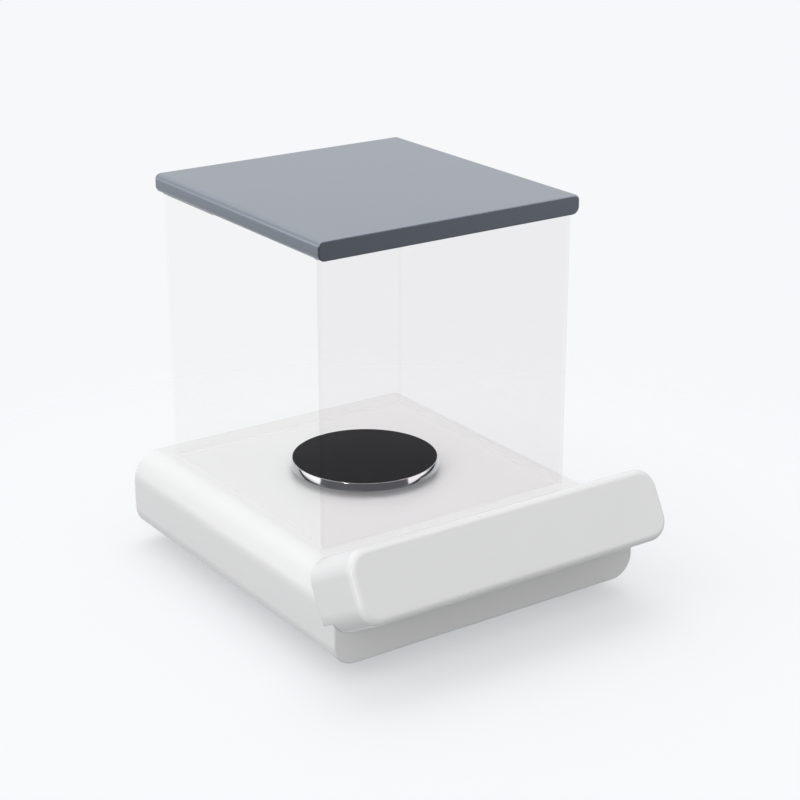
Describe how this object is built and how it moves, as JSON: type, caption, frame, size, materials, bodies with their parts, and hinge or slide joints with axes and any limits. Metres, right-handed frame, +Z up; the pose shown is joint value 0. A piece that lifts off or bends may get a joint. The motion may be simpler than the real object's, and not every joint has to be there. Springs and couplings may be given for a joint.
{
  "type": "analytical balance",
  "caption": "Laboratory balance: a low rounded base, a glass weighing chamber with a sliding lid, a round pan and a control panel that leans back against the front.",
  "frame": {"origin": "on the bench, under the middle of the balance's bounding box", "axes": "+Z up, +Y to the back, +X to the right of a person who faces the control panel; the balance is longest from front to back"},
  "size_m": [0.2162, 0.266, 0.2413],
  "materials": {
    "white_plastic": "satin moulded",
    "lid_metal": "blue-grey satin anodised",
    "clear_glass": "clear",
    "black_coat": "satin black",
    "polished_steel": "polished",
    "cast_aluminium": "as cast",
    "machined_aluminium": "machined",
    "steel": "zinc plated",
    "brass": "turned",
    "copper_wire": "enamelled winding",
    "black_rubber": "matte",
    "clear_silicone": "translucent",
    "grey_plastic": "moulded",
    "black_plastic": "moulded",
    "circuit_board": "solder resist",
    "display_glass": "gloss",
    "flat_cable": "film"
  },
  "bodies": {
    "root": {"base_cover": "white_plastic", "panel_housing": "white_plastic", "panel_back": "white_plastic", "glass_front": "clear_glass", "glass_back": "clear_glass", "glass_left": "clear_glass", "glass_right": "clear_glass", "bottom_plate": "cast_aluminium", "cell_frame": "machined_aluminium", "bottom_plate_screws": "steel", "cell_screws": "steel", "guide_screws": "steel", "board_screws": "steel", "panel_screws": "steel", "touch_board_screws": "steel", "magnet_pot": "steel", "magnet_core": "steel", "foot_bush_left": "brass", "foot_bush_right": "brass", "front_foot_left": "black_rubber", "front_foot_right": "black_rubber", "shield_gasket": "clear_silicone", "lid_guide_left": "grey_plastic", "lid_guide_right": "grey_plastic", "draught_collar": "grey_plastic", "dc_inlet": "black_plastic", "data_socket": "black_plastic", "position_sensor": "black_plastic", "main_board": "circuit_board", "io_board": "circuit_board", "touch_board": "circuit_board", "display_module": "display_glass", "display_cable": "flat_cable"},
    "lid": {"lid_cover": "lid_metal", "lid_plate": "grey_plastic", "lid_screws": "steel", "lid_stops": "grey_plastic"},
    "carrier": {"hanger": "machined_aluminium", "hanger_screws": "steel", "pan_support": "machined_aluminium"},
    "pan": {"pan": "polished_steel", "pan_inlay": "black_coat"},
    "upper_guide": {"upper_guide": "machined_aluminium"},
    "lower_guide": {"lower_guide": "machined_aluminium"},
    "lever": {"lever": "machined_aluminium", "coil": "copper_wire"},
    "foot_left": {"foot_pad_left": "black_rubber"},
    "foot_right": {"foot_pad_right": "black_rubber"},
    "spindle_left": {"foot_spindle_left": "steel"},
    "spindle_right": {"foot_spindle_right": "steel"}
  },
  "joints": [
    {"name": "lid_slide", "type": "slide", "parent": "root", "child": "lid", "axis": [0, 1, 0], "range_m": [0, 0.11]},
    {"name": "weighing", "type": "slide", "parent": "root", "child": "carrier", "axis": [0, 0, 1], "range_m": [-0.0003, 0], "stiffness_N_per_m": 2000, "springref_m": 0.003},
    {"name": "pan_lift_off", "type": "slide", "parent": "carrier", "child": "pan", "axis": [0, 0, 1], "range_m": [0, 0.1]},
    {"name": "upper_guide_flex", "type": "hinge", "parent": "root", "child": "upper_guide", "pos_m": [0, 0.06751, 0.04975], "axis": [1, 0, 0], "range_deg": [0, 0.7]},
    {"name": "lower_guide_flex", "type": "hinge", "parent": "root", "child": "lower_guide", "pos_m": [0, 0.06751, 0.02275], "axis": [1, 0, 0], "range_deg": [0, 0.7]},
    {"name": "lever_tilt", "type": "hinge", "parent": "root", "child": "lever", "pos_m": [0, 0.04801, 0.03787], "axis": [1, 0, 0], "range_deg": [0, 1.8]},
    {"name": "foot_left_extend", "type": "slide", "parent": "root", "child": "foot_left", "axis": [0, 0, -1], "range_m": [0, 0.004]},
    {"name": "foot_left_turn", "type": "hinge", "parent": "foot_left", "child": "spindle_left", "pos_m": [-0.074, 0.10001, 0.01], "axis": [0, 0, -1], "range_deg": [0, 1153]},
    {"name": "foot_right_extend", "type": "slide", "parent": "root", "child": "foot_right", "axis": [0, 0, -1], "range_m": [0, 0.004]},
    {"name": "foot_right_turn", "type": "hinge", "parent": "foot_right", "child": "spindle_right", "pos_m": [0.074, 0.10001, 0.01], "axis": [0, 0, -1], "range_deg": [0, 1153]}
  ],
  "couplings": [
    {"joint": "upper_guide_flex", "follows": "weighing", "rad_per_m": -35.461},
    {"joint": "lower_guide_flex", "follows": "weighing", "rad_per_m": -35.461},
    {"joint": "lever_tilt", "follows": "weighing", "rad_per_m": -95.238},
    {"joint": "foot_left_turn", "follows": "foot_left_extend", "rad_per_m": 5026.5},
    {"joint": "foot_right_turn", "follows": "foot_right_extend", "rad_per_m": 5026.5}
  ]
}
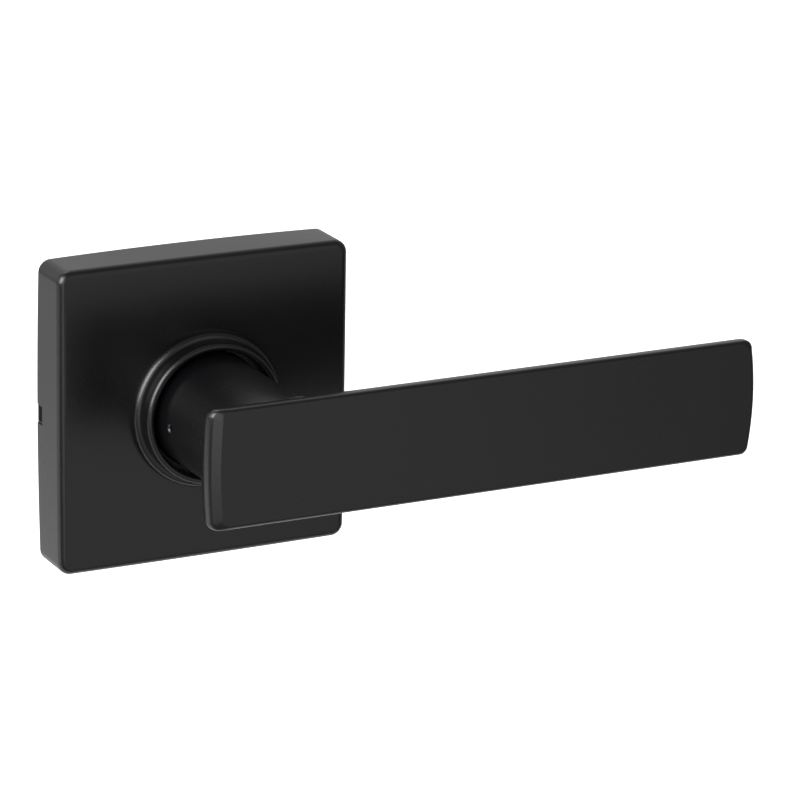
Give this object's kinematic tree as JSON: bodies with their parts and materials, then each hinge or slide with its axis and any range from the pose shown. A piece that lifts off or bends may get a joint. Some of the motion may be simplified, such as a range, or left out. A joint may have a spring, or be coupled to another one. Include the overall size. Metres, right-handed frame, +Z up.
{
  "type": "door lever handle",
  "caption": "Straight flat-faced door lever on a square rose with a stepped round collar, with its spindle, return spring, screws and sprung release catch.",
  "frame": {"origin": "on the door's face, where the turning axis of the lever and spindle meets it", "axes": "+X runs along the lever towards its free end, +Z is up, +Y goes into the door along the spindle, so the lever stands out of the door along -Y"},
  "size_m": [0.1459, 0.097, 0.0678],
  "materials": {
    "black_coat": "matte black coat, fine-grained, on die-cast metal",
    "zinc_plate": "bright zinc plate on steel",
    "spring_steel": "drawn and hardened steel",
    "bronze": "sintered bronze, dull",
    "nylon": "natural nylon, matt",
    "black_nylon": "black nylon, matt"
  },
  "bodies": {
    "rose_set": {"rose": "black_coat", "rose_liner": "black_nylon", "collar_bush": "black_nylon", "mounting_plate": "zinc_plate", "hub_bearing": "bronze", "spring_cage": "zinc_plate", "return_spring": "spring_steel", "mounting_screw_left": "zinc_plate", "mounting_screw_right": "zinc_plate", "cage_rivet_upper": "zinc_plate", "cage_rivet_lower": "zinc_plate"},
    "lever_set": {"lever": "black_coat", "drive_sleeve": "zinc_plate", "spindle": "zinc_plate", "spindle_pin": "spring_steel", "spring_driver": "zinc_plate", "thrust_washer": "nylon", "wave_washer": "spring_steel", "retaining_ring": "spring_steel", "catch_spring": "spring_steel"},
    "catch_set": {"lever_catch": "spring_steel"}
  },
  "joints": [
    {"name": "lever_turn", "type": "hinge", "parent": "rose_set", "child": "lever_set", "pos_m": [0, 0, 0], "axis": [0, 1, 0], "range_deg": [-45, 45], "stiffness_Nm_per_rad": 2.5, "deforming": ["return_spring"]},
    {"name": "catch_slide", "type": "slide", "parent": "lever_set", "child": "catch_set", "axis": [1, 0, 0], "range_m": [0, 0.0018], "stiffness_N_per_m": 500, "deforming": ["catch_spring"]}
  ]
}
---
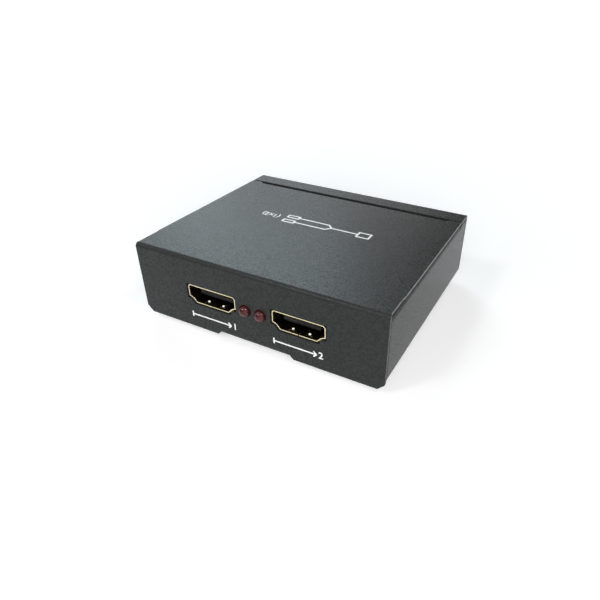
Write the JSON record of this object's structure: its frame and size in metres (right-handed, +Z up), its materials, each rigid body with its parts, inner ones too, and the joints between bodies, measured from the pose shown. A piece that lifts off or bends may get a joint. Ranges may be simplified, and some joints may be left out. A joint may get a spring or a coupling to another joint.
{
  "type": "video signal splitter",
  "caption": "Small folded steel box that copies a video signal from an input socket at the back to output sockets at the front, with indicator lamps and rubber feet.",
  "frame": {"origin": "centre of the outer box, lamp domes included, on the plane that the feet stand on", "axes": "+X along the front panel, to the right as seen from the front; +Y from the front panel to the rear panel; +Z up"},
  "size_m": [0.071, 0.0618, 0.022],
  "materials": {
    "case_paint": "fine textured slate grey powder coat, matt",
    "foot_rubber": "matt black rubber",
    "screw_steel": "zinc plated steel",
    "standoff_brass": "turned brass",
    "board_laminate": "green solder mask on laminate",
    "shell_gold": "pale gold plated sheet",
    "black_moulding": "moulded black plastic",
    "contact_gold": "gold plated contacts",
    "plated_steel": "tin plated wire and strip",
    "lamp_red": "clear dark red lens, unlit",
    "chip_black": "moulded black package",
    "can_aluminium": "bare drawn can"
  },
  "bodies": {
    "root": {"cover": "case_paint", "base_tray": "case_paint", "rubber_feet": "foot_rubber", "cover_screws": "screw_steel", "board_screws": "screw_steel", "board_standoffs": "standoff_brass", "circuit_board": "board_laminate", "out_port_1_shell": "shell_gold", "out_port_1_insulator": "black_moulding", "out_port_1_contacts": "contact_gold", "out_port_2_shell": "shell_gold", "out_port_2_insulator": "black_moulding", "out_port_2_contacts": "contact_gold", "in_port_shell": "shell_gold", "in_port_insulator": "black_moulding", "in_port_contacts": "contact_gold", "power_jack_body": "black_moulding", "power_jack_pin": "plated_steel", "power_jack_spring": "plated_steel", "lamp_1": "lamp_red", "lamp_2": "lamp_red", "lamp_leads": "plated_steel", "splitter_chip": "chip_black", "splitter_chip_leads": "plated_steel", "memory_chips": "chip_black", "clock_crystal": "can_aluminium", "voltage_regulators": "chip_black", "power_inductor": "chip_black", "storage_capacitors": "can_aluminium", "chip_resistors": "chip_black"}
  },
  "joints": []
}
---
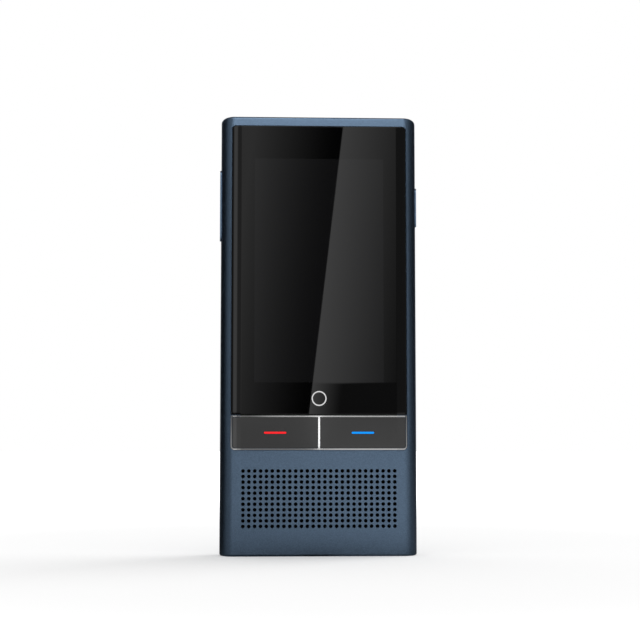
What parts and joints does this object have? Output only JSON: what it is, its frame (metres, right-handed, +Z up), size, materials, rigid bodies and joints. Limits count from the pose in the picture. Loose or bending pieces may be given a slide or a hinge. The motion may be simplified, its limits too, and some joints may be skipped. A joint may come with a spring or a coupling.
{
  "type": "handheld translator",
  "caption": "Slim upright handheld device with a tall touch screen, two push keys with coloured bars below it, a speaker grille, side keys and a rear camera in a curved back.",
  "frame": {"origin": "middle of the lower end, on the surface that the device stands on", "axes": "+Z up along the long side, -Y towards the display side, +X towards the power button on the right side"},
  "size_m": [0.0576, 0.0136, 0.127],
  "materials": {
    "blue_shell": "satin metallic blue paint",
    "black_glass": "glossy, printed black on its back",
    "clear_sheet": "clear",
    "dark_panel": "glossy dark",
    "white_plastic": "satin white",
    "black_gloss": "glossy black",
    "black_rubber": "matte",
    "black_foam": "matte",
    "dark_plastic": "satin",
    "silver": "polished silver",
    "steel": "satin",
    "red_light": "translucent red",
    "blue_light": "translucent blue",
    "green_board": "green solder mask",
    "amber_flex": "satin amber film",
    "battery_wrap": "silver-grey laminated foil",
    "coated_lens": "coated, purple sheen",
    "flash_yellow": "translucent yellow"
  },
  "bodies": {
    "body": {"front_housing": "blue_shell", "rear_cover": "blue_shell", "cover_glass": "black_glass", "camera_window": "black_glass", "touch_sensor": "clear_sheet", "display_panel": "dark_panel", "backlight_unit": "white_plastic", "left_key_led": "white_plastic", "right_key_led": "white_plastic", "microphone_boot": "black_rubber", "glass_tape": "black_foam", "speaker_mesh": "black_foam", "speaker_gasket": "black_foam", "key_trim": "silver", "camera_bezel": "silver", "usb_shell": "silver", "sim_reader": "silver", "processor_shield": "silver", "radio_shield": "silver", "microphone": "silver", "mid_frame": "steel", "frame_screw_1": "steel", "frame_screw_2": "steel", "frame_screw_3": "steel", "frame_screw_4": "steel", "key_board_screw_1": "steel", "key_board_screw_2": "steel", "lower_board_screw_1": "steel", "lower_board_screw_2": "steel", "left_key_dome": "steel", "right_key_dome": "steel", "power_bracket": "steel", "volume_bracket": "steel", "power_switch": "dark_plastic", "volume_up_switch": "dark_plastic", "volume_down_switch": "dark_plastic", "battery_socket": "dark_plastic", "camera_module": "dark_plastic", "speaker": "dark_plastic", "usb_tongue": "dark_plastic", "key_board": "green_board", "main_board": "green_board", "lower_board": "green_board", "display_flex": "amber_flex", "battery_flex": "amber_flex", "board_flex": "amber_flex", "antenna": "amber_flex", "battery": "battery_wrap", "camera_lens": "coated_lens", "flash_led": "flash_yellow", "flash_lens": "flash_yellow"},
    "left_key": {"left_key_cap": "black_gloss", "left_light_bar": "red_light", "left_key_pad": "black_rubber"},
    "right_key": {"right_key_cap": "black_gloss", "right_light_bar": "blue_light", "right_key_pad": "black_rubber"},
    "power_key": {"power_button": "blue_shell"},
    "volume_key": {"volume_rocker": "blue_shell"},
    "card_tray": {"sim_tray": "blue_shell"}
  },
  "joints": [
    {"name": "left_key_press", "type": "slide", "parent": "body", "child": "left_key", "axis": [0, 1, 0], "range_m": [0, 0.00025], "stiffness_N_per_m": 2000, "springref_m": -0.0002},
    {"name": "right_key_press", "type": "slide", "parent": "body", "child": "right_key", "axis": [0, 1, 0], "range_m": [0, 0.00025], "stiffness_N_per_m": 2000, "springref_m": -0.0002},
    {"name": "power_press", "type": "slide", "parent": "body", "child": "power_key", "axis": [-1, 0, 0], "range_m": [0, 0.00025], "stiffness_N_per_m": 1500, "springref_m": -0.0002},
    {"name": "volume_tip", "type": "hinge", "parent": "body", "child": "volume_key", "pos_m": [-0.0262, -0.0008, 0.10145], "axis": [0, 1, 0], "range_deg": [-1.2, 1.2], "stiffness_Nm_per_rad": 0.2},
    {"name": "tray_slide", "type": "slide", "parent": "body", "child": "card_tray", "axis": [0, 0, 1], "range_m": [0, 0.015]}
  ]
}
---
Do this =
Identify each line of the material where the word "handed" shows up, and copy it.

Answer for this exercise =
Describe how this object is built and how it moves, as JSON: type, caption, frame, size, materials, bodies with their parts, and hinge or slide joints with axes and any limits. Metres, right-handed frame, +Z up; the pose shown is joint value 0. A piece that lifts off or bends may get a joint. The motion may be simpler than the real object's, and not every joint has to be there. Springs and couplings may be given for a joint.
Give this object's kinematic tree as JSON: bodies with their parts and materials, then each hinge or slide with its axis and any range from the pose shown. A piece that lifts off or bends may get a joint. Some of the motion may be simplified, such as a range, or left out. A joint may have a spring, or be coupled to another one. Include the overall size. Metres, right-handed frame, +Z up.
Write the JSON record of this object's structure: its frame and size in metres (right-handed, +Z up), its materials, each rigid body with its parts, inner ones too, and the joints between bodies, measured from the pose shown. A piece that lifts off or bends may get a joint. Ranges may be simplified, and some joints may be left out. A joint may get a spring or a coupling to another joint.
What parts and joints does this object have? Output only JSON: what it is, its frame (metres, right-handed, +Z up), size, materials, rigid bodies and joints. Limits count from the pose in the picture. Loose or bending pieces may be given a slide or a hinge. The motion may be simplified, its limits too, and some joints may be skipped. A joint may come with a spring or a coupling.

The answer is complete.